Secondly, the tribunal noted that in order to establish the Respondent's guilt, the Claimant must prove two facts: (i) the Respondent expropriated the Claimant's investment; and (ii) such expropriation was unlawful under the Treaty. In considering the first issue, the Tribunal concluded that the Respondent had developed a scheme to force Ukrainian banks out of Crimea, which resulted in the expropriation of the Claimant's investments, because of the following circumstances:

  • The Respondent adopted Federal Law No. 37 on the financial system of Crimea, which imposed unduly burdensome conditions on the Claimant that prevented an orderly transition. The conditions were imposed without considering pre-existing Ukrainian legislation and without regard to the practicalities of compliance.
  • Federal Law No. 37 provided that the Bank of Russia may terminate the activities of the relevant separate structural units of Ukrainian banks in Crimea if the Ukrainian bank fails to fulfil its obligations to creditors or depositors within one or more days from the date of their due date or fails to comply with other requirements stipulated by Federal Law No. 37.
  • In April 2014, 85 of the Claimant's Crimean branches were forced to close due to the early termination of the lease agreements for the premises without prior written notice and in violation of the terms of the relevant lease agreements. This was based on the decisions of the Crimean authorities and in the interests of the Russian National Commercial Bank (RNCB), which needed premises for its branches. The Claimant's movable property from its Crimean branches was forcibly transferred to RNCB, and its employees were also transferred to work for RNCB.
  • On 16 and 21 May 2014, the Claimant was subjected to two raids by the Crimean authorities, which were accompanied by significant pressure and intimidation from the Crimean self-defence forces, as well as requests for access to the Claimant's private information systems.
  • On 26 May 2014, the Bank of Russia imposed an official ban on the Claimant's banking activities in the Crimean peninsula, applying the provisions of Federal Law No. 37.
  • On 29 May 2014, proceedings were initiated against the Claimant in the Kyiv District Court of Simferopol, which by its decision appointed the DPF as the administrator of the Claimant's Crimean assets and granted the DPF the powers of the Claimant's executive bodies. The proceedings concerned the Claimant's inability to conduct its banking operations in Crimea. However, the court did not consider how the Claimant was supposed to carry out any banking operations if its activities had been banned by the Bank of Russia the day before.
  • The DPF started to pay compensation to the Claimant's Crimean clients and later claimed that it had obtained a right of recourse against the Claimant in respect of the compensation it had allegedly paid to the Claimant's clients in the amount of RUB 4.7 billion. The DPF stated that it planned to recover this alleged debt by seizing the Claimant's assets in the framework of enforcement proceedings.
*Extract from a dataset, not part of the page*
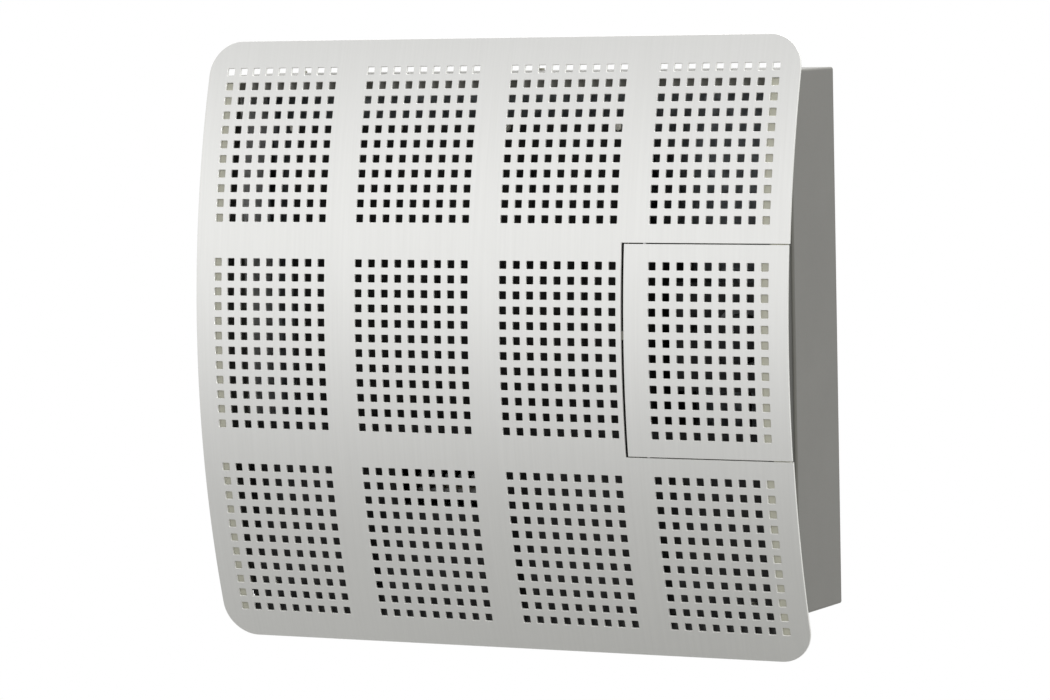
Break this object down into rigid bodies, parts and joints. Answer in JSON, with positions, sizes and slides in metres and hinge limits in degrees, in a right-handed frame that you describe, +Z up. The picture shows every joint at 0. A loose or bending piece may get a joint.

These circumstances led the Tribunal to conclude that the Respondent's measures resulted in expropriating all of the Claimant's investments in the Crimean peninsula.

In addressing the lawfulness of the expropriation, the Tribunal held that it is only lawful if it meets all of the following criteria:

(1) adopted in the public interest;

(2) taken under due process of law;

(3) non-discriminatory in nature; and

(4) accompanied by prompt, adequate and effective compensation.

However, the Tribunal did not analyse all of these criteria in the order in which they were set out, but immediately turned to whether the Claimant had received compensation for the loss of its investment. As the Claimant did not receive any compensation from the Respondent, the Tribunal concluded without question that the expropriation was unlawful.

Further consideration of this part could have ended there, but the Tribunal paid attention to two more important criteria that indicate the illegality of expropriation, namely:

  1. Due process: the Tribunal found that "the legal framework established by the Respondent for the Bank of Russia's decision on termination of activities of the Ukrainian banks did not even attempt to provide any meaningful assessment process nor any practical means for the Ukrainian banks to defend themselves. For example, Federal Law No. 37 did not provide an opportunity for the Claimant to present its case or to be heard in relation to alleged breaches of the regulations. In the view of the Tribunal, such requirements would be expected where a State could impose significant sanctions upon an entity such as the Claimant."
  2. Non-discrimination: in the Tribunal's view, the federal law on the financial system of Crimea was discriminatory as it imposed more onerous obligations and requirements on the Claimant than on Russian banks. It highlighted, in particular, the striking difference in the treatment of the Respondent's banks and Ukrainian banks in terms of compliance with and application of banking laws. Banks licensed by the Bank of Russia were "subjected to relaxed banking supervision" under the Federal Law on Banks and Banking Activities.

The preceding enabled the Tribunal to conclude that the Respondent's liability under international law has been proven, as it unlawfully expropriated the Claimant's investments and thereby breached its obligations under the Treaty.

Our comments

In this award, the Tribunal did not make any conclusions or comments on the current status of the Crimean peninsula under international law, nor did it comment on the lawfulness of the Respondent's actions other than in relation to the Claimant during the relevant period of time within the framework of the proceedings under the Treaty.

Nevertheless, this case is a good illustration of certain facts about the arbitrary and raider-like manner in which the annexation of the Crimean peninsula by Russia took place, as well as another confirmation of the criminal actions of the political authorities of the Russian Federation. In addition, this decision can serve as an example of the proven connection between the Crimean authorities and the Crimean self-defence forces, on the one hand, and Russia on the other.